* **Your instructions**: Copy, character for character, the lines running from the one with "rods = build_handle(hoop_seat, rings[-3:]" to the one with "points = [vertex.co", ends included. Leave out every other line.

---------- Information shown

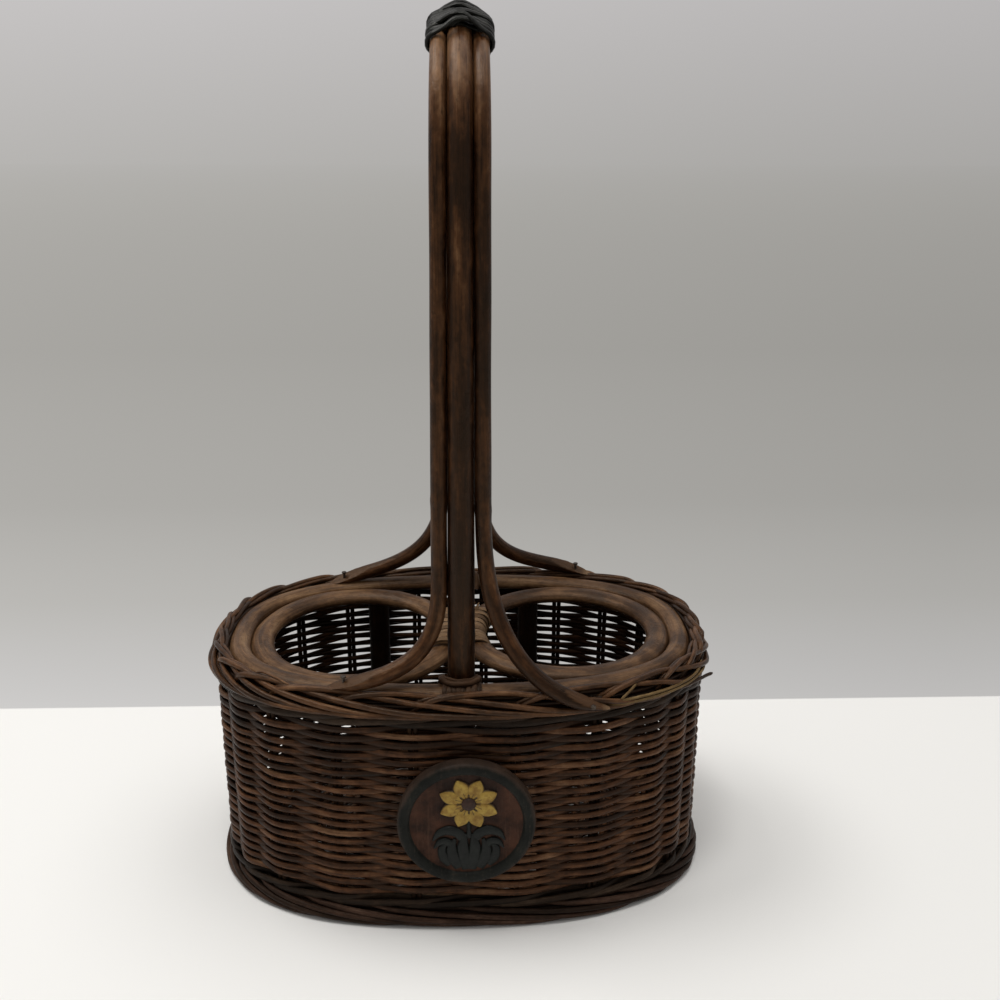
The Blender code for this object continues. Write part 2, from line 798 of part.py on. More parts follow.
def build_medallion(materials):
    """Round plaque with a raised rim, held against the front of the weave, and its painted relief."""
    top = medallion_thickness
    floor = plaque_floor
    inner = medallion_radius - medallion_rim_width
    edge = medallion_edge
    outline = ((0.0, 0.0), (medallion_radius - edge, 0.0), (medallion_radius, edge), (medallion_radius, top - edge),
               (medallion_radius - edge, top), (inner + edge, top), (inner, floor), (0.0, floor))
    disc = turned_solid("medallion_disc", outline, medallion_segments, materials["plaque"])
    face_front(disc, medallion_x, plaque_back_y, medallion_height)
    relief_y = plaque_back_y - floor - fit_gap
    flower_z = medallion_height + flower_rise
    petals = prism("medallion_petals", petal_outline(), 0.0, petal_thickness, materials["petal"])
    face_front(petals, medallion_x + flower_x, relief_y, flower_z)
    dome = ((0.0, 0.0), (button_radius, 0.0), (button_radius * 0.9, button_height * 0.6), (0.0, button_height))
    button = turned_solid("medallion_flower_centre", dome, button_segments, materials["button"])
    face_front(button, medallion_x + flower_x, relief_y - petal_thickness - fit_gap, flower_z)
    leaves = prism("medallion_leaves", leaf_outline(), 0.0, leaf_thickness, materials["leaf"])
    face_front(leaves, medallion_x + flower_x, relief_y, medallion_height)


def centre_footprint():
    """Moves everything so that the origin is under the middle of the overall box."""
    for thing in bpy.data.objects:
        thing.location.y -= (front_y + back_y) / 2


def build_materials():
    return {
        "rattan": make_material("rattan", (0.095, 0.042, 0.022), 0.38),
        "wicker": make_material("wicker", (0.085, 0.040, 0.023), 0.45),
        "dyed": make_material("dyed_wicker", (0.022, 0.024, 0.020), 0.50),
        "grip": make_material("grip_strands", (0.012, 0.020, 0.016), 0.42),
        "cane": make_material("binding_cane", (0.250, 0.150, 0.085), 0.50),
        "nail": make_material("nail_steel", (0.450, 0.430, 0.400), 0.40, 1.0),
        "plaque": make_material("plaque_wood", (0.090, 0.045, 0.030), 0.55),
        "petal": make_material("petal_paint", (0.520, 0.350, 0.100), 0.55),
        "button": make_material("flower_centre_paint", (0.050, 0.022, 0.015), 0.50),
        "leaf": make_material("leaf_paint", (0.030, 0.036, 0.032), 0.50),
    }


def main():
    clear_scene()
    materials = build_materials()
    build_base(materials)
    rings = build_wall(materials)
    build_stakes(materials["wicker"])
    hoop, hoop_seat = build_hoop(materials["rattan"])
    build_strap(build_rings(materials["rattan"]), materials["cane"])
    posts = build_posts(materials["rattan"])
    rods = build_handle(hoop_seat, rings[-3:] + posts, materials["rattan"])
    build_grip(materials["grip"])
    build_collars(materials["cane"])
    build_lashings(rings[-1], materials["cane"])
    build_nails(rods, [hoop] + rings[-3:], materials["nail"])
    build_medallion(materials)
    centre_footprint()


main()
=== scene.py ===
"""Looks of a wicker basket for two wine bottles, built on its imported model."""

import math

import bpy
import numpy as np
from mathutils import Matrix, Vector


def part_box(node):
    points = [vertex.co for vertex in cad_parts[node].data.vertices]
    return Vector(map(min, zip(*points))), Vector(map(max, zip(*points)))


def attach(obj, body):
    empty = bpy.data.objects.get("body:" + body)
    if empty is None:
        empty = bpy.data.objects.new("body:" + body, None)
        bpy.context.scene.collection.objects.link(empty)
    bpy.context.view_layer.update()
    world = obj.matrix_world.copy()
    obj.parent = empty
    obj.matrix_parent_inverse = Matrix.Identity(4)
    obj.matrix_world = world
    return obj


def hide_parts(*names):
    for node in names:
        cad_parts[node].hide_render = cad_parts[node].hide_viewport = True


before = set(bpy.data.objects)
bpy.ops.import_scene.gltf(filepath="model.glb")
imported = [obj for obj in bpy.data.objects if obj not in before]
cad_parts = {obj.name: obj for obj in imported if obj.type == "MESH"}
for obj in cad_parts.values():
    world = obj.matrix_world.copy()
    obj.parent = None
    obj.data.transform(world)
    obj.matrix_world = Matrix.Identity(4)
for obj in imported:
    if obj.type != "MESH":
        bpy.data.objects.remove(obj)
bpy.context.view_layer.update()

# Sizes in metres, most of them the model's. The handle's rods are a little fuller here, and the foot, the
# lower band and the weave's first row lie a little lower.
MM = 0.001
oval_power = 2.5
wall_half_length = 0.1292
wall_half_depth = 0.0792
stake_turn_shares = (
    0.031, 0.067, 0.107, 0.142, 0.178, 0.233, 0.284, 0.334, 0.374, 0.411, 0.447, 0.483, 0.519,
    0.558, 0.594, 0.629, 0.674, 0.721, 0.783, 0.833, 0.876, 0.903, 0.933, 0.964, 0.994,
)
stake_count = len(stake_turn_shares)
lower_band_z = 0.0130
weave_bottom = 0.0158
weave_top = 0.1162
upper_band_z = 0.1195
border_bottom = 0.1227
hoop_z = 0.1291
hoop_inset = 0.0099
hoop_half_width = 0.0052
hoop_half_height = 0.0041
ring_radius = 0.0509
ring_half_width = 0.0061
ring_half_height = 0.0041
ring_centre_x = 0.0576
handle_foot_shift = -0.0003
handle_lean_share = 0.0055
pole_foot_radius = 0.0072
pole_top_radius = 0.0056
side_rod_foot_radius = 0.0042
side_rod_top_radius = 0.0035
rod_gap = 0.0003
pole_y = 0.0610
apex_z = 0.4401
side_rod_drop = 0.0012
spring_z = apex_z - pole_y
grip_half_length = 0.0360
medallion_radius = 0.0345
medallion_thickness = 0.0078
medallion_x = 0.0024
medallion_height = 0.0668
flower_x = 0.0036
flower_z = 0.0787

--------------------

* **Result of the exercise**:
    rods = build_handle(hoop_seat, rings[-3:] + posts, materials["rattan"])
    build_grip(materials["grip"])
    build_collars(materials["cane"])
    build_lashings(rings[-1], materials["cane"])
    build_nails(rods, [hoop] + rings[-3:], materials["nail"])
    build_medallion(materials)
    centre_footprint()


main()
=== scene.py ===
"""Looks of a wicker basket for two wine bottles, built on its imported model."""

import math

import bpy
import numpy as np
from mathutils import Matrix, Vector


def part_box(node):
    points = [vertex.co for vertex in cad_parts[node].data.vertices]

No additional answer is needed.